Configuration keys common to all resources:
- enable: true or false in order to enable or disable a resource.
- communicator or authentication type :
- local: The resource will be accessed directly.
- ssh: By default, the resource will be accessed through ssh's protocol via Paramiko's API.
- pk_ssh: The resource will be accessed through ssh's protocol via Paramiko's API.
- op_ssh: The resource will be accessed through OpenSSH's CLI.
- username: Name of the user that will be used to log on to the front-end.
- frontend: Hostname or ip address of either the cluster or grid user interface you'll be connected to. The syntax is "host:port" and by default the port used is 22.
- private_key: Path to the identity file needed to log on to the front-end.
- public key: Path to the public identity file needed to log on to the front-end.
- OPTIONAL: by default the private_key's value will be taken, to which .pub will be added)
- scratch: Directory used to store temporary files for jobs during their execution, by default, it is $HOME/.drm4g/jobs
- lrms or Local Resource Management System :
- pbs: TORQUE/PBS cluster.
- sge: Grid Engine cluster.
- loadleveler: LoadLeveler cluster.
- lsf: LSF cluster.
- fork: SHELL.
- cream: CREAM Compute Elements (CE).
- slurm: SLURM cluster.
- slurm_res: RES(Red Española de Supercomputación) resources.
- rocci: EGI Federated Cloud resources.
Note that for communicator you have two options when it comes to accessing a resource through the ssh protocol. If you don't know which one you prefer use ssh.
Keys for HPC resources:
- queue: Queue available on the resource. If there are several queues, you have to use a "," as follows "queue = short,medium,long".
- max_jobs_in_queue: Max number of jobs in the queue.
- max_jobs_running: Max number of running jobs in the queue.
- parallel_env: It defines the parallel environments available for Grid Engine cluster.
- project: It specifies the project variable and is for TORQUE/PBS, Grid Engine and LSF clusters.
Keys for grid resources:
- vo: Virtual Organization (VO) name.
- host_filter: A host list for the VO. Each host is separated by a ",". Here is an example: "host_filter = prod-ce-01.pd.infn.it, creamce2.gina.sara.nl".
- bdii: It indicates the BDII host to be used.
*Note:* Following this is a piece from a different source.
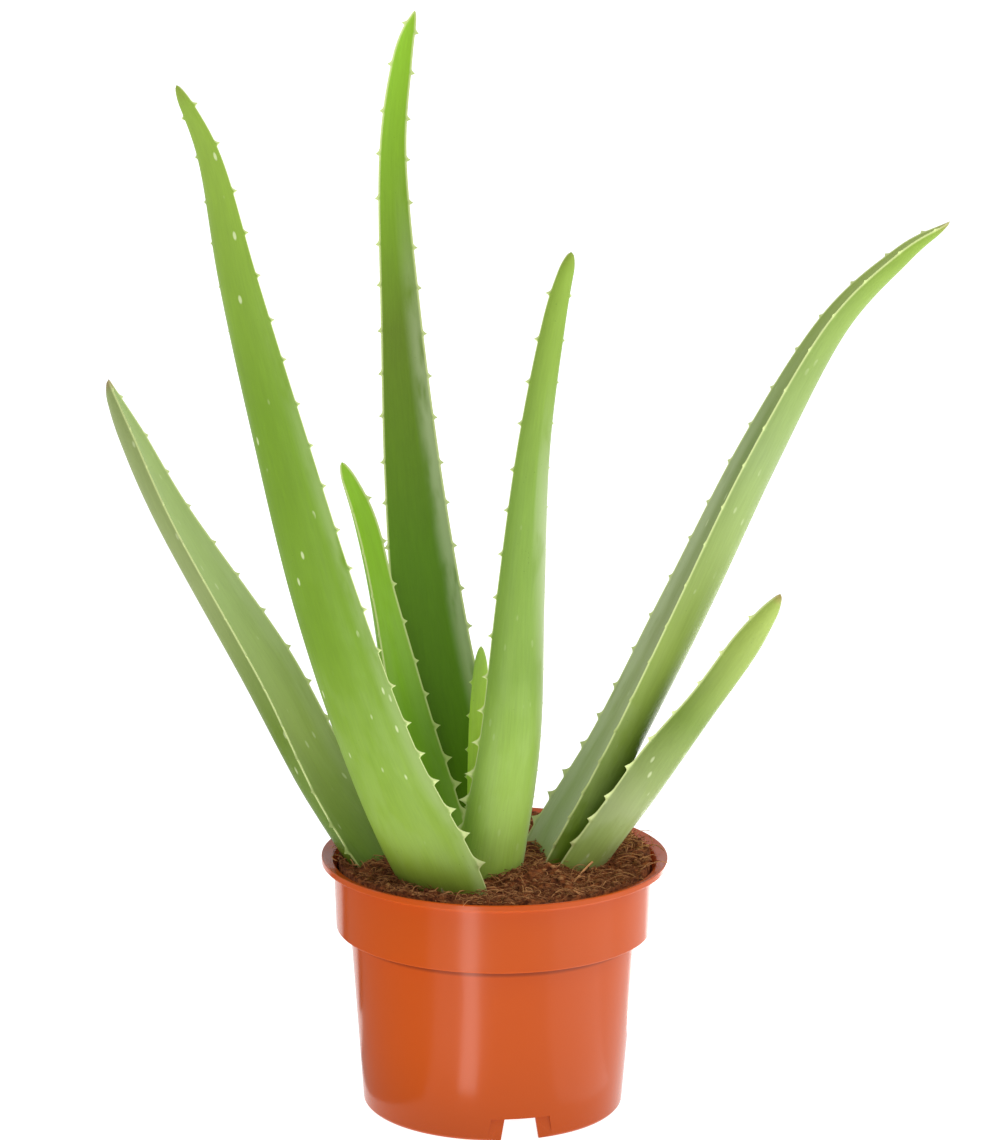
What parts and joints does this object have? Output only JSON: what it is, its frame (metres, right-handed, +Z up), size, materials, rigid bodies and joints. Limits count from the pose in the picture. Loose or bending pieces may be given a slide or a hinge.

The syntax is "bdii:port". If you do not specify this variable, the LCG_GFAL_INFOSYS environment variable defined on the grid user interface will be used by default.
- myproxy_server: Server to store grid credentials. If you do not specify this variable, the MYPROXY_SERVER environment variable defined on the grid user interface will be used by default.
Keys for cloud resources:
- vm_communicator: or authentication type for the created Virtual Machines (VMs) :
- pk_ssh: The resource will be accessed through ssh's protocol via Paramiko's API.
- op_ssh: The resource will be accessed through OpenSSH's CLI.
- vm_user: Name of the user that will be used to log on to the creates VMs.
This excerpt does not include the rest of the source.